Once Sylvain left, I allowed myself to replay the event of the evening in my mind’s eye. I saw myself being rough with another’s feelings just because my ego wanted what it wanted when it wanted it. Whereas the Kelly who did that had not looked over at the wounded person to see how she was nor made eye contact, Kelly the observer took a peek in her direction.
It hurt. I realized I had behaved badly and owed my friends apologies. What I want more than anything is to create a safe space in which we can all open up and be vulnerable. Yet right here in my own home, I had shut someone down while they were doing just that.
A feeling welled up inside me. A nasty one. This is the feeling I run from. This is the feeling I will do anything to escape. This is the feeling that once upon a time could send me to the liquor store in the middle of the night. I hate this feeling. It’s the feeling of knowing that you have hurt someone else and need to say, “I’m sorry.”
I don’t do “sorry.” I never have done it. I’m not an “I’m sorry” kind of gal.
Can you believe it? That’s how damaged I am. All my life, whenever I’ve done something hurtful toward another…accidentally or impulsively… I have resolved it in one of a number of ways, none of them easy to admit to here on this public forum.
1) remained in denial about my transgression
2) let the friendship die…who needed them anyway?
3) ignore it, pretend it never happened, hope the other person forgives/forgets in time
As my group facilitator keeps saying, “Once you know this stuff, you can’t un-know it. Your ego can’t get away with the same crap anymore. The gig is up.”
I knew I couldn’t take any of the same old routes as before. Sylvain had even been concerned enough to ask if I had booze in the house. Yes, I said. There’s vodka in the freezer.
“Why?” He asked.
“Because alcohol has a higher freezing point… ” I began.
“No, not why is it in the freezer, why do you have any in the house?”
“Oh, remember, you gave me some for that pie crust experiment?”
“Right. Are you okay?”
“Oh, heavens. I’m not going to drink the vodka. This is an opportunity. This is material for practice. I have to sit with this feeling.”

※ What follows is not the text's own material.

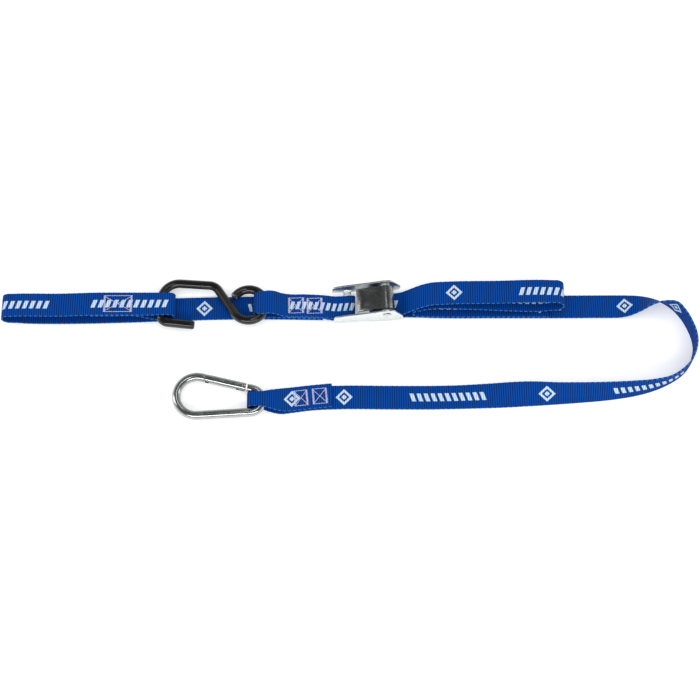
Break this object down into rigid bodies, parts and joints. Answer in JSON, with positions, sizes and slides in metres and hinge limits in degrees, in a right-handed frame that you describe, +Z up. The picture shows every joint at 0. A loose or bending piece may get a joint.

I sat with the feeling and I cried a bit. It was too late to call my friend and deliver the inevitable apology; that would have to wait till tomorrow. After sitting for a while with the nasty feeling in my chest and stomach, I brushed my teeth and went into the bedroom. There, beside the bed, was the current issue of the Shambhala Sun opened to this article by Pema Chodron. In it she recounts the story of a time when she was stuck for several days at a retreat with someone who would not speak to her, who was holding a grudge against her for something that had happened between them in the past. Nothing Pema did or said could bring this person around. Pema was so troubled by this that she was unable to sleep that night and so she went to the meditation hall and sat on the cushion all night. She just sat with that awful feeling until dawn. She had a breakthrough, but that’s another story.
The next night, last night, I called my friend to apologize. First, though, I had to dig down until I found my tender heart. Since I am someone who doesn’t apologize, who has absolutely no experience or practice in apologizing and feels completely awkward trying to do it and would rather be doing anything else on earth but that… I knew I could not dial the phone until I was really there, all of me. It couldn’t be one of those, “Hey, sorry about that” apologies. It had to be really felt. You know, there is a big difference between, “Oh yeah, hey, sorry!” and “I am sorry to have hurt you.”
I got her answering machine and left a message.
I called another group member and apologized to her. We spoke briefly on the phone, then today she emailed me these words:
This is such a wonderful path we have embarked on for this year and I hope you can join with me in agreeing that it took no time at all for you to realize your ego was doing something that’s just not working for you any more. We will all have such breakthroughs this year …. Let’s agree to celebrate these breakthroughs and reaffirm our commitment to see it through to the end. To see what kind of folks we can be without all this other ‘stuff’.’
All the best to you and wonderful Sylvain, our companions on this journey. C, J and I are off tomorrow to corral our egos for 10 days and watch the nonsense present itself to our awareness. I imagine there will be some tears and anger and relief but in the end I hope I come out of it a kinder, gentler ego , I only hope I can be as quick as you were in seeing through it! Love S
This morning my eyes fell on the daily meditation for February 15th, which included these words:
Not one of us feels loving every minute. Even when we have been student of the Course for a long time, we are prone to behavior that embarrasses us at times. Why can’t we change, once and for all? Actually, we can. That’s the path we are on. We simply haven’t arrived at the destination yet. In the meantime, we can take every chance we get to change our thoughts of attack to thoughts of love or forgiveness.